Guillermo del Toro’s The Hobbit and At the Mountains of Madness
No living filmmaker has had so many what-if films that were never finished as Guillermo del Toro with Hellboy 3, a futuristic Frankenstein adaptation starring del Toro’s muse Doug Jones, and a Beauty and the Beast film starring Emma Watson just to name avfew. But there are two unfinished films that break del Toro’s heart – At the Mountains of Madness and The Hobbit. Guillermo del Toro spent a large portion of his life planning a big budget At the Mountains of Madness adaptation based on the works of H.P. Lovecraft. With countless “notebooks” (Da Vinci-esque books of writing and detailed drawing) dedicated to designs and ideas for the film, the film looked like it would happen in 2010 with Tom Cruise set to produce and star, but the project collapsed in 2011 when the studio got cold feet making a mega-budget horror film without much action. During that time and a considerable time after, del Toro worked on a two-part adaptation of Tolkien’s The Hobbit. Again, the auteur had years of work designing, casting, and pre-visualizing effects before the studio wanted to make the film a three-parter, and del Toro had to back down with The Lord of Rings director Peter Jackson taking over. Guillermo’s At the Mountains of Madness script can be read here.
Alfred Hitchcock’s Kaleidoscope
With only an hour of silent footage existing, Kaleidoscope was set to be Hitch’s darkest film yet. Following a serial rapist, serial killer bodybuilder, the film would have been Hitchock’s most experimental film with his plans to use handheld cameras and natural light and ambient sound with plenty of first person shots (not unlike his work with Frenzy and the 2013 remake of Maniac). Thus, MCA thought the protagonist (played by a young Michael Caine) was too repulsive for American audiences and killed the project. Much of the script, footage, and theme of Frenzy (1972) was taken from the unfinished Kaleidoscope.

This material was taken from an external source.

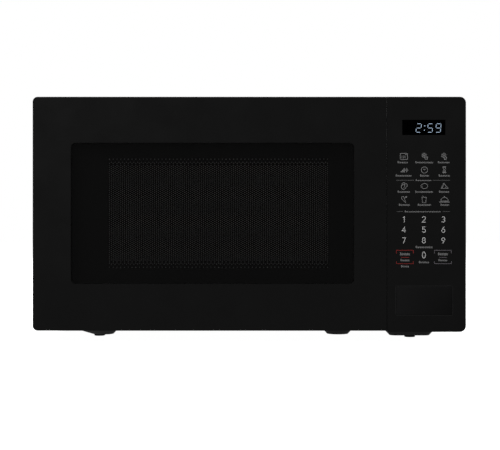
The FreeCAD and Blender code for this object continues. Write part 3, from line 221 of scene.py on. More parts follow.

David Fincher’s Rendezvous with Rama
Arthur C. Clarke’s Rendezvous With Rama is an epic science fiction novel that followed his equally epic 2001: A Space Odyssey, and coming off of the success of Fight Club and Se7en, David Fincher wanted to adapt it. The book finds a 30 mile long, cylindrical spaceship in our solar system. A group of astronauts are sent to investigate its intentions. Not an entirely different concept than Event Horizon or Ghost Ship, the plot plays out much more differently with some brilliant science fiction ideas that only Arthur C. Clarke could create. What a film that would have been. While Fincher’s Alien franchise offering, Alien 3, is not nearly as beloved as the first two, that film shows that Fincher can do a big science fiction, but the studios disagree. Set to star Morgan Freeman, Rendezvous with Rama never found any backing and was officially announced dead in 2008 – until Morgan Freeman rekindled the fire in 2013 with his desire to still make the film. Maybe this is the one that will actually get made one day.